Saudi-Arabien gilt zusammen mit der US-Regierung von Barack Obama als Hauptantreiber des im Jahr 2011 im Rahmen von Bürgerprotesten gestarteten Umsturzversuchs gegen Syriens Präsidenten Assad. Beide Seiten sollen zudem direkt Milizen in Syrien finanziert und gesteuert haben, allen voran Gruppen, die gegen die syrische Armee kämpften.
Tektonische Machtverschiebungen
Die Annäherung zwischen Iran und Saudi-Arabien ebenso wie die Entspannungspolitik Riads zu Damaskus bergen enorme geopolitische Potenziale – und sind direkt gegen die Interessen der USA, Großbritanniens und Israels gerichtet.
Washington, London und Tel Aviv haben in den vergangenen Jahren enorme Anstrengungen unternommen, um Syrien und den Iran politisch, wirtschaftlich und militärisch zu schwächen. Die Maßnahmen, die beide Länder ergriffen, um dieses Ziel zu erreichen, umfassten diplomatische Kampagnen, Wirtschaftssanktionen, militärische Schläge, Geheimdienstoperationen und die Cyber-Kriegsführung.
Besonders signifikant ist deshalb der Umstand, dass die neue Entspannungspolitik im Nahen Osten maßgeblich auf das Betreiben Chinas und Russlands zurückgeht – also die bedeutendsten Rivalen des unter Vorherrschaft Amerikas stehenden Westens. Wie bereits erwähnt forcieren die Chinesen die Annäherung zwischen Teheran und Saudi-Arabien, während Russland entscheidend zur Normalisierung der Beziehungen der arabischen Welt zu Syrien beigetragen hat. In diesem Kontext haben sich auch die Vereinigten Arabischen Emirate als Vermittler hervorgetan.
Bemerkenswert erscheint, dass auch das NATO-Land Türkei am Friedensprozess für Syrien mitarbeitet. Aktuellen Planungen zufolge werden die Außenminister Russlands, des Iran, der Türkei und Syriens demnächst zu Gesprächen zusammenkommen, um weitere Schritte hin zu einer De-Eskalation zu besprechen.
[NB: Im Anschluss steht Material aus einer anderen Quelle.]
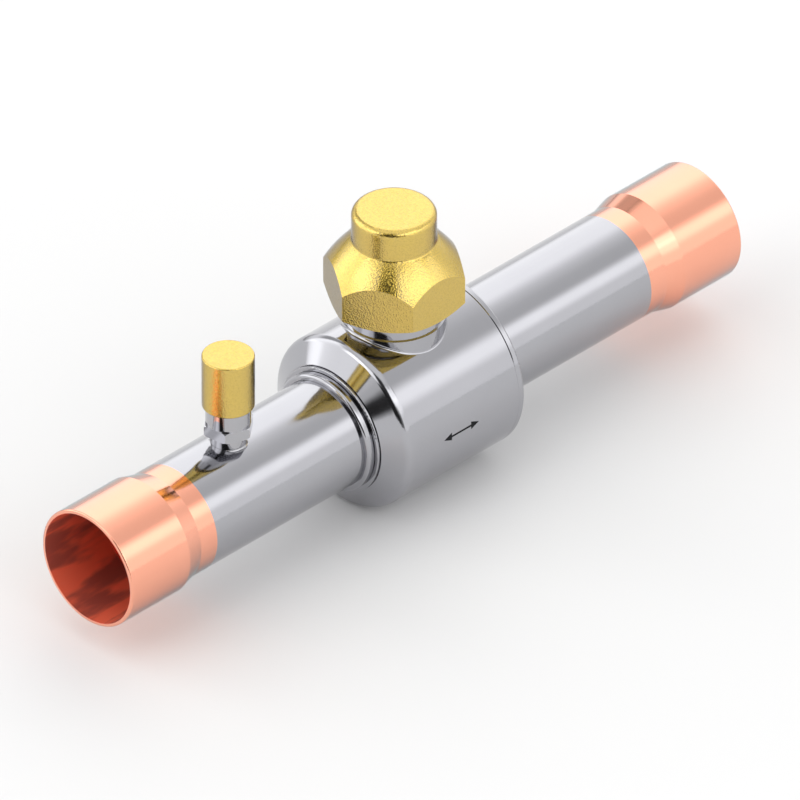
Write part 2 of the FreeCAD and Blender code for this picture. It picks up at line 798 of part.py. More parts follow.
# Ball with its port, the spindle's slot and a pressure relief hole
def build_ball():
    body = new_body("ball", x=at.stem)
    rim = at.port + given.port_chamfer
    rim_place = across(at.ball, rim)
    bore_end = rim_place - given.port_chamfer
    revolve(body, "sphere", [
        (-bore_end, at.port),
        (-rim_place, rim),
        (rim_place, rim, (axis_line, axis_line)),
        (bore_end, at.port),
    ], "H_Axis")
    slot = new_sketch(body, "slot_outline")
    outline(slot, [
        (-at.slot_half, at.slot_floor),
        (at.slot_half, at.slot_floor),
        (at.slot_half, at.ball + cut_past),
        (-at.slot_half, at.ball + cut_past),
    ])
    extrude(body, "slot", slot, cut=True, both_ways=True)
    relief = new_sketch(body, "relief_circle", role="XY_Plane")
    circle(relief, given.relief_hole / 2)
    extrude(body, "relief", relief, cut=True, backwards=True)
    return body


# Seat ring with a spherical face, measured from the stem axis
def build_seat(label, turned=False):
    body = new_body(label, x=at.stem, turned=turned)
    revolve(body, "ring", [
        (at.seat_front, at.seat_outer),
        (at.seat_step, at.seat_outer),
        (at.seat_step, at.seat_step_outer),
        (at.seat_back, at.seat_step_outer),
        (at.seat_back, at.seat_inner),
        (at.seat_lip, at.seat_inner),
        (at.seat_front, at.seat_contact, (axis_line, axis_line)),
    ], "H_Axis")
    return body


# Spindle: tang, blow-out collar, journal with two seal grooves, square and driver slot
def build_spindle():
    body = new_body("spindle", x=at.stem)
    corners = [(axis_line, at.collar_bottom), (at.spindle_collar, at.collar_bottom)]
    corners += [(at.spindle_collar, at.collar_top), (at.spindle, at.collar_top)]
    for seal in (at.lower_seal, at.upper_seal):
        corners += [
            (at.spindle, seal - at.groove_half),
            (at.spindle_groove, seal - at.groove_half),
            (at.spindle_groove, seal + at.groove_half),
            (at.spindle, seal + at.groove_half),
        ]
    corners += [
        (at.spindle, at.spindle_top - given.spindle_lead),
        (at.spindle - given.spindle_lead, at.spindle_top),
        (axis_line, at.spindle_top),
    ]
    revolve(body, "turned_spindle", corners, "V_Axis")
    tang = new_sketch(body, "tang_outline", role="XY_Plane", raised_by=at.tang_bottom)
    half_width = given.tang_width / 2
    half_length = given.tang_length / 2
    outline(tang, [
        (-half_width, -half_length),
        (half_width, -half_length),
        (half_width, half_length),
        (-half_width, half_length),
    ])
    extrude(body, "tang", tang, length=at.collar_bottom - at.tang_bottom)
    flats = new_sketch(body, "square_outline", role="XY_Plane", raised_by=at.square_bottom)
    circle(flats, at.spindle + cut_past)
    half_square = given.spindle_square / 2
    outline(flats, [
        (-half_square, -half_square),
        (half_square, -half_square),
        (half_square, half_square),
        (-half_square, half_square),
    ])
    extrude(body, "square", flats, cut=True, backwards=True)
    half_driver = given.driver_slot / 2
    driver = new_sketch(body, "driver_slot_outline", role="XY_Plane",
                        raised_by=at.spindle_top - given.driver_slot_depth)
    outline(driver, [
        (-at.spindle - cut_past, -half_driver),
        (at.spindle + cut_past, -half_driver),
        (at.spindle + cut_past, half_driver),
        (-at.spindle - cut_past, half_driver),
    ])
    extrude(body, "driver_slot", driver, cut=True, backwards=True)
    pin_hole = new_sketch(body, "pin_hole_circle", role="YZ_Plane")
    circle(pin_hole, at.stop_pin + given.bearing_gap, centre_up=at.stop_pin_height)
    extrude(body, "pin_hole", pin_hole, cut=True, backwards=True)
    return body


# Stop pin, pressed into the spindle and swinging in the neck's recess
def build_stop_pin():
    body = new_body("stop_pin", x=at.stem, z=at.stop_pin_height)
    bevel = given.stop_pin_chamfer
    revolve(body, "pin", [
        (given.stop_pin_root, axis_line),
        (given.stop_pin_root, at.stop_pin - bevel),
        (given.stop_pin_root + bevel, at.stop_pin),
        (at.stop_pin_end - bevel, at.stop_pin),
        (at.stop_pin_end, at.stop_pin - bevel),
        (at.stop_pin_end, axis_line),
    ], "H_Axis")
    return body


def cut_hexagon(body, name, corner_radius, bottom, height=None, turn=None):
    # Mills six flats on a turned blank
    sketch = new_sketch(body, name + "_outline", role="XY_Plane", raised_by=bottom)
    if turn is not None:
        sketch.AttachmentOffset.Rotation = FreeCAD.Rotation(FreeCAD.Vector(0, 0, 1), turn.value)
        sketch.setExpression("AttachmentOffset.Rotation.Angle", turn.text + " * 1 deg")
    circle(sketch, corner_radius + cut_past)
    polygon(sketch, hex_sides, corner_radius)
    extrude(body, name, sketch, length=height, cut=True, backwards=True)


# Seal cap: hexagon, dome and knob over a threaded socket
def build_seal_cap():
    body = new_body("seal_cap", x=at.stem)
    revolve(body, "turned_blank", [
        (axis_line, at.cap_rim),
        (at.cap_flat, at.cap_rim),
        (at.cap_corner, at.cap_corner_low),
        (at.cap_corner, at.cap_corner_top),
        (at.knob, at.knob_foot, (at.dome_centre_out, at.dome_centre_up)),
        (at.knob, at.cap_top),
        (axis_line, at.cap_top),
    ], "V_Axis")

    def at_knob_top(point):
        return close_to(from_upright_axis(point), at.knob) and close_to(point.z, at.cap_top)

    def at_knob_foot(point):
        return close_to(from_upright_axis(point), at.knob) and close_to(point.z, at.knob_foot)

    round_edges(body, "knob_round", given.knob_round, at_knob_top)
    round_edges(body, "knob_foot_round", given.knob_foot_round, at_knob_foot)
    cut_hexagon(body, "hexagon", at.cap_corner, at.cap_rim)
    revolve(body, "inside", [
        (axis_line, at.cap_rim - cut_past),
        (at.cap_bore + given.cap_lead, at.cap_rim - cut_past),
        (at.cap_bore + given.cap_lead, at.cap_rim),
        (at.cap_bore, at.cap_rim + given.cap_lead),
        (at.cap_bore, at.cap_shoulder),
        (at.cap_cavity, at.cap_shoulder),
        (at.cap_cavity, at.cap_ceiling),
        (axis_line, at.cap_ceiling),
    ], "V_Axis", cut=True)
    return body


# Charging port: a fitting brazed into the inlet tube, with a core behind its tip
def build_access_fitting():
    body = new_body("access_fitting", x=given.port_place)
    bend = given.port_foot_round
    bevel = given.port_hex_chamfer
    hex_corner = at.port_hex_corner
    revolve(body, "turned_outside", [
        (axis_line, at.port_foot_low),
        (at.port_foot, at.port_foot_low),
        (at.port_foot, at.port_foot_top),
        (at.port_stem, at.port_foot_top + bend, (at.port_stem + bend, at.port_foot_top + bend)),
        (at.port_stem, at.port_hex_bottom),
        (hex_corner - bevel, at.port_hex_bottom),
        (hex_corner, at.port_hex_bottom + bevel),
        (hex_corner, at.port_hex_top - bevel),
        (hex_corner - bevel, at.port_hex_top),
        (at.port_thread, at.port_hex_top),
        (at.port_thread, at.port_land_top - given.port_thread_depth),
        (at.port_core, at.port_land_top),
        (at.port_core, at.port_flare),
        (at.port_tip_outer, at.port_tip),
        (axis_line, at.port_tip),
    ], "V_Axis")
    cut_hexagon(body, "hexagon", hex_corner, at.port_hex_bottom, given.port_hex_height, given.port_hex_turn)
    saddle = new_sketch(body, "saddle_circle", role="YZ_Plane")
    circle(saddle, at.tube_fit)
    extrude(body, "saddle", saddle, cut=True, both_ways=True)
    revolve(body, "spigot", [
        (axis_line, at.port_bottom),
        (at.port_spigot, at.port_bottom),
        (at.port_spigot, at.port_hex_bottom),
        (axis_line, at.port_hex_bottom),
    ], "V_Axis")
    revolve(body, "bore", [
        (axis_line, at.port_bottom - cut_past),
        (at.core_lower, at.port_bottom - cut_past),
        (at.core_lower, at.core_seat_bottom),
        (at.core_bore, at.core_seat_top),
        (at.core_bore, at.port_tip + cut_past),
        (axis_line, at.port_tip + cut_past),
    ], "V_Axis", cut=True)
    return body


def build_core_body():
    body = new_body("core_body", x=given.port_place)
    bevel = given.core_head_chamfer
    revolve(body, "turned_core", [
        (at.core_pin_hole, at.core_bottom),
        (at.core_stem, at.core_bottom),
        (at.core_stem, at.core_head_bottom),
        (at.core_head, at.core_head_bottom),
        (at.core_head, at.core_top - bevel),
        (at.core_head - bevel, at.core_top),
        (at.core_cup, at.core_top),
        (at.core_cup, at.core_ledge),
        (at.core_pin_hole, at.core_ledge),
    ], "V_Axis")
    return body


def build_core_seal():
    # A tapered sleeve on the core's stem, pressed into the fitting's taper
    body = new_body("core_seal", x=given.port_place)
    inner = at.core_stem + given.squeeze_gap
    revolve(body, "sleeve", [
        (inner, at.core_seat_bottom),
        (at.core_lower - given.squeeze_gap, at.core_seat_bottom),
        (at.core_bore - given.squeeze_gap * 2, at.core_seat_top),
        (inner, at.core_seat_top),
    ], "V_Axis")
    return body


def build_core_pin():
    body = new_body("core_pin", x=given.port_place)
    revolve(body, "turned_pin", [
        (axis_line, at.core_foot_bottom),
        (at.core_pin_foot, at.core_foot_bottom),
        (at.core_pin_foot, at.core_foot_top),
        (at.core_rod, at.core_foot_top),
        (at.core_rod, at.core_pin_head_bottom),
        (at.core_pin_head, at.core_pin_head_bottom),
        (at.core_pin_head, at.core_pin_top - given.core_pin_lead),
        (at.core_pin_head - given.core_pin_lead, at.core_pin_top),
        (axis_line, at.core_pin_top),
    ], "V_Axis")
    return body


def build_core_spring():
    body = new_body("core_spring", x=given.port_place)
    wire = new_sketch(body, "wire_circle")
    circle(wire, at.spring_wire, at.spring_centre, at.spring_bottom)
    feature = body.newObject("PartDesign::AdditiveHelix", "coil")
    feature.Profile = wire
    feature.ReferenceAxis = (wire, ["V_Axis"])
    feature.Mode = "height-turns-angle"
    feature.setExpression("Height", at.spring_rise.text)
    feature.setExpression("Turns", given.core_spring_turns.text)
    feature.Angle = 0
    return body


def build_access_cap():
    body = new_body("access_cap", x=given.port_place)
    bend = given.port_cap_round
    lead = given.port_cap_lead
    revolve(body, "turned_cap", [
        (at.port_cap_bore + lead, at.port_cap_rim),
        (at.port_cap_outer - bend, at.port_cap_rim),
        (at.port_cap_outer, at.port_cap_rim + bend, (at.port_cap_outer - bend, at.port_cap_rim + bend)),
        (at.port_cap_outer, at.port_cap_top - bend),
        (at.port_cap_outer - bend, at.port_cap_top, (at.port_cap_outer - bend, at.port_cap_top - bend)),
        (axis_line, at.port_cap_top),
        (axis_line, at.port_cap_ceiling),
        (at.port_cap_bore, at.port_cap_ceiling),
        (at.port_cap_bore, at.port_cap_rim + lead),
    ], "V_Axis")
    return body


valve_pieces = [
    build_socket("inlet_socket"),
    build_socket("outlet_socket", x=given.overall_length, turned=True),
    build_tube("inlet_tube", port=True),
    build_tube("outlet_tube", x=given.overall_length, turned=True),
    build_barrel(),
    build_end_plug(),
    build_ball(),
    build_seat("inlet_seat", turned=True),
    build_seat("outlet_seat"),
    seal_ring("inlet_seat_ring", "H_Axis", at.seat_ring_centre, at.seat_ring_place,
              given.seat_ring_wire, at.stem, turned=True),
    seal_ring("outlet_seat_ring", "H_Axis", at.seat_ring_centre, at.seat_ring_place,
              given.seat_ring_wire, at.stem),
    build_spindle(),
    seal_ring("lower_spindle_seal", "V_Axis", at.spindle_seal_centre, at.lower_seal,
              given.spindle_seal_wire, at.stem),
    seal_ring("upper_spindle_seal", "V_Axis", at.spindle_seal_centre, at.upper_seal,
              given.spindle_seal_wire, at.stem),
    washer("thrust_washer", at.spindle + given.washer_side_gap, at.spindle_collar,
           at.washer_bottom, at.washer_top, at.stem),
    build_stop_pin(),
    build_seal_cap(),
    washer("cap_gasket", at.gasket_inner, at.gasket_outer, at.gasket_bottom, at.gasket_top, at.stem),
    build_access_fitting(),
    build_core_body(),
    build_core_seal(),
    build_core_pin(),
    washer("core_disc", at.core_rod + given.squeeze_gap, at.core_pin_foot,
           at.core_disc_bottom, at.core_disc_top, given.port_place),
    build_core_spring(),
    build_access_cap(),
    washer("access_cap_seal", at.core_rod, at.port_seal_outer,
           at.port_seal_bottom, at.port_seal_top, given.port_place),
]
doc.recompute()

for item in doc.Objects:
    if "Invalid" in item.State or "Error" in item.State:
        raise RuntimeError("%s did not compute: %s" % (item.Label, item.State))
for body in valve_pieces:
    shape = body.Shape
    if shape.isNull() or not shape.isValid() or len(shape.Solids) != 1:
        raise RuntimeError("%s is not one valid solid" % body.Label)

os.makedirs("parts", exist_ok=True)
for body in valve_pieces:
    body.Shape.exportStep(os.path.join("parts", body.Label + ".step"))
    print("%-20s %9.1f mm3" % (body.Label, body.Shape.Volume))
print("%d pieces" % len(valve_pieces))
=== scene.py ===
import bpy
import math
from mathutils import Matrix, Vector


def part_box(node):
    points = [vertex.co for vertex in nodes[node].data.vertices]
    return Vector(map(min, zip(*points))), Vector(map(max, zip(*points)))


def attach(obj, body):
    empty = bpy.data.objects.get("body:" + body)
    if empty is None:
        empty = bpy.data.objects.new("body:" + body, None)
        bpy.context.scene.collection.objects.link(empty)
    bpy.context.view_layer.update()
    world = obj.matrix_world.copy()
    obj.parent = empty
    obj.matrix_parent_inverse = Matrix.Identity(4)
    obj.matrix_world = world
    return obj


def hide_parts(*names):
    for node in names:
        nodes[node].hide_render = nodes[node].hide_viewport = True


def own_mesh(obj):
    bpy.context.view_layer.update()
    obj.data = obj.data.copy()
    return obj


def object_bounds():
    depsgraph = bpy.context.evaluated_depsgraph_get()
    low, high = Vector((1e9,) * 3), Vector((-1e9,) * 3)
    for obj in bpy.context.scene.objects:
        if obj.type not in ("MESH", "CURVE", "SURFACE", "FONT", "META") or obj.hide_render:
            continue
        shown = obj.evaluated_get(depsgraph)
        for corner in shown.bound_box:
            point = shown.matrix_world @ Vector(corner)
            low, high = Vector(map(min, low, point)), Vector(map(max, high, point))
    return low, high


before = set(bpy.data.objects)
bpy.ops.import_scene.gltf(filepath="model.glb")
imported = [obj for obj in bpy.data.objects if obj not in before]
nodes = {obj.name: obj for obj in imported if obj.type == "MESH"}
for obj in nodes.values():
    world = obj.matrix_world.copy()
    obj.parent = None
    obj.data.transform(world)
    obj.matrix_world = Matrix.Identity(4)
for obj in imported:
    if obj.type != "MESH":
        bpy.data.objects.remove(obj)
cadLow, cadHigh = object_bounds()
mm = 0.001
print("frame loaded, %d nodes" % len(nodes))


def addNode(tree, kind, inputs=None, **settings):
    node = tree.nodes.new(kind)
    for name, value in settings.items():
        setattr(node, name, value)
    for name, value in (inputs or {}).items():
        socket = node.inputs[name]
        if isinstance(value, bpy.types.NodeSocket):
            tree.links.new(value, socket)
        else:
            socket.default_value = value
    return node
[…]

Die US-Regierung hatte die Länder der Region in der Vergangenheit mehrfach davor gewarnt, eine Normalisierung in den Beziehungen zu Damaskus einzuleiten. Sollte den unter Vermittlung Chinas und Russlands vorangetriebenen Initiativen Erfolg beschieden sein, ginge deshalb parallel dazu auch ein Einflussverlust der USA und eine gewisse außenpolitische Isolation Großbritanniens und Israels im Vorderen Orient einher.